Как писал историк шахмат И. Линдер, в беседе с ним один из наиболее проницательных ценителей шахмат П. Романовский в 1960 году высказал мнение, «что партии Таля являются новым словом в шахматном искусстве. Вместо маневренной подготовки атаки, что до сих пор было характерным для шахматистов высокого класса, Таль выдвигает принципиально новую идею – создание условий для атаки путем жертвы». Так как жертвы Таля «большей частью носят не форсированный характер, а лишь способствуют возникновению обстановки для атаки, то естественно, что для шахматиста, привыкшего к атаке, возникшей в результате позиционного маневрирования, они могут показаться нелогичными, авантюрными…»
Итак, теперь мы знаем основные черты, характеризующие стиль или подход Таля к шахматной борьбе. Появление этого стиля, основанного – это важно подчеркнуть – на глубоком современном понимании шахматной стратегии, на новейших достижениях теории, не может быть, как и почти все в шахматах, случайным.
Наша беспокойная эпоха с ее расширившимися представлениями о природе, о Вселенной, с ее достижениями физики, кибернетики, с открытием ядерной энергии и полетами в космос, наконец, с удивительными, даже пугающими открытиями в биологии неминуемо должна была в какой-то степени наложить свой отпечаток и на развитие такого продукта человеческой мысли, как шахматы. Мастера по-новому взглянули на возможности шахматной борьбы и увидели, что возможности эти используются не в полной мере, что шахматы таят в себе большой резерв потенциальной энергии. Они поняли, что для того, чтобы побеждать, нужен иной подход к шахматной борьбе, иной стиль – менее ортодоксальный, более гибкий, тонкий, позволяющий полнее использовать дремавшие резервы, в том числе резервы психологического характера.
В своих исканиях эти шахматисты исходят из одного непреложного положения: если оба равных по силе партнера будут с самого начала делать наилучшие ходы, партия неизбежно закончится вничью – раз в начальном положении силы были равны, они должны при безошибочной игре остаться равными до конца. Значит, чтобы создать условия для полнокровной борьбы, что, в свою очередь, позволит создать предпосылки для ошибки противника, кто-то из двух должен нарушить равновесие, должен сделать шаг не вперед, а в сторону, а может быть, даже и назад.
Так возник новый стиль в шахматах, именовавшийся одними интуитивным, другими психологическим. Возник, по-видимому, как исторически закономерный процесс в развитии шахматного искусства. Приверженцы этого стиля, в первую очередь Таль, убедительно доказывали справедливость утверждения Алехина, что «шахматы – это не только знание и логика».

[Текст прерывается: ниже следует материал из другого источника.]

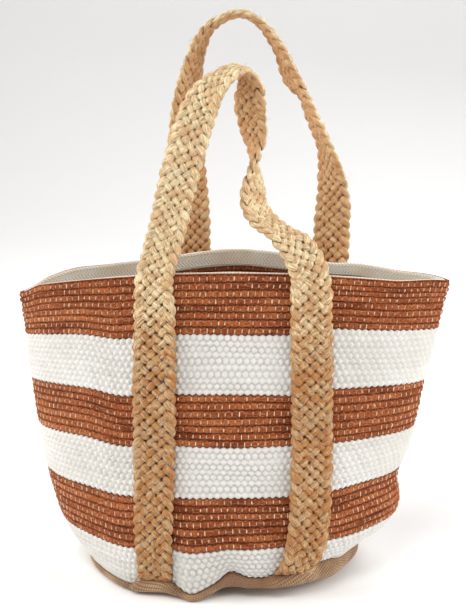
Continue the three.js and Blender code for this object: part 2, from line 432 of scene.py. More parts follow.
def warp_mask(tree, cell, row, width):
    """Where a thin warp yarn crosses over the weft: once a cell, half a cell along in every other row."""
    whole = maths(tree, "FLOOR", row)
    stagger = maths(tree, "MULTIPLY", maths(tree, "FLOORED_MODULO", whole, 2.0), 0.5)
    along = maths(tree, "FRACT", maths(tree, "ADD", cell, stagger))
    off = maths(tree, "MINIMUM", along, maths(tree, "SUBTRACT", 1.0, along))
    across = maths(tree, "ABSOLUTE", maths(tree, "SUBTRACT", maths(tree, "FRACT", row), 0.5))
    tick = between(tree, off, width, width * 0.4)
    return maths(tree, "MULTIPLY", tick, between(tree, across, 0.36, 0.28))


def rust_finish():
    finish, tree, surface = new_finish("rust_cotton_weft", 0.95, 0.06, (1, 0.7, 0.5, 1), shine=0.12)
    weave, cell, row, crown = weave_parts(tree)
    whole = maths(tree, "FLOOR", row)
    by_row = put(tree, "ShaderNodeCombineXYZ", {0: maths(tree, "MULTIPLY", cell, 0.09), 1: whole}).outputs[0]
    shade = noise(tree, by_row, 1.0, 2, 0.5, (1, 3.7, 1))
    colour = ramp(tree, shade, (0.36, (0.17, 0.034, 0.010)), (0.46, (0.29, 0.068, 0.021)),
                  (0.55, (0.37, 0.100, 0.032)), (0.66, (0.45, 0.138, 0.046)))
    streak, fuzz = yarn(tree, weave, 1.5)
    colour = mix(tree, between(tree, streak, 0.42, 0.66, 0.0, 0.6), colour, (0.54, 0.20, 0.078, 1))
    colour = mix(tree, between(tree, fuzz, 0.55, 0.38, 0.0, 0.8), colour, (0.13, 0.028, 0.010, 1))
    # Painted shade in the hollows between the rows of weft, its edge made ragged by the fibres.
    hollow_shade = maths(tree, "ADD", crown, maths(tree, "MULTIPLY_ADD", fuzz, 2.4, -1.2))
    colour = mix(tree, between(tree, hollow_shade, 0.70, 0.12, 0.0, 0.8), colour, (0.060, 0.013, 0.005, 1))
    thin = noise(tree, weave, 1.7, 1, 0.5, (1.3, 1.0, 1))
    shown = between(tree, thin, 0.42, 0.62, 0.0, 0.8)
    tick = maths(tree, "MULTIPLY", warp_mask(tree, cell, row, 0.10), shown)
    colour = mix(tree, tick, colour, (0.66, 0.45, 0.31, 1))
    tree.links.new(colour, surface.inputs["Base Color"])
    height = maths(tree, "ADD", maths(tree, "MULTIPLY", streak, 0.7), maths(tree, "MULTIPLY", fuzz, 0.6))
    bump(tree, surface, height, 0.0012, 0.9)
    return finish


def white_finish():
    finish, tree, surface = new_finish("white_cotton_weft", 0.95, 0.08, shine=0.15)
    weave, _, _, crown = weave_parts(tree)
    place = put(tree, "ShaderNodeTexCoord").outputs["Object"]
    tone = noise(tree, place, 14.0, 2)
    colour = ramp(tree, tone, (0.35, (0.67, 0.65, 0.605)), (0.62, (0.75, 0.735, 0.70)))
    streak, fuzz = yarn(tree, weave, 2.6)
    colour = mix(tree, between(tree, fuzz, 0.50, 0.30, 0.0, 0.35), colour, (0.62, 0.59, 0.53, 1))
    # Painted shade in the hollows between the weft's pebbles.
    colour = mix(tree, between(tree, crown, 0.40, 0.0, 0.0, 0.32), colour, (0.46, 0.44, 0.40, 1))
    tree.links.new(colour, surface.inputs["Base Color"])
    height = maths(tree, "ADD", maths(tree, "MULTIPLY", streak, 0.6), maths(tree, "MULTIPLY", fuzz, 0.4))
    bump(tree, surface, height, 0.0009, 0.7)
    return finish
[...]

В высшей степени знаменательно, что интуитивный стиль с его предельным использованием всех заложенных в шахматной борьбе потенциальных возможностей – психологического и даже философского свойства – необычайно агрессивен, беспощаден, не терпит компромиссов.
Вот несколько любопытных цифр. Победитель турнира претендентов 1953 года Смыслов набрал восемнадцать очков из двадцати восьми, причем выиграл девять партий. Таль занял первое место на турнире претендентов 1959 года, набрав двадцать очков из двадцати восьми и выиграв шестнадцать партий! Поразительная результативность, которая, наверное, приятно удивила бы шахматного борца и философа, с грустью предсказывавшего, что «шахматная игра скоро погибнет от ничейной смерти».
Интуитивный, или психологический, стиль в известном смысле возник как своего рода протест против слишком правильной, слишком рациональной игры, наиболее выдающимся и авторитетным апологетом которой был один из замечательнейших шахматистов нашего века Хозе Рауль Капабланка.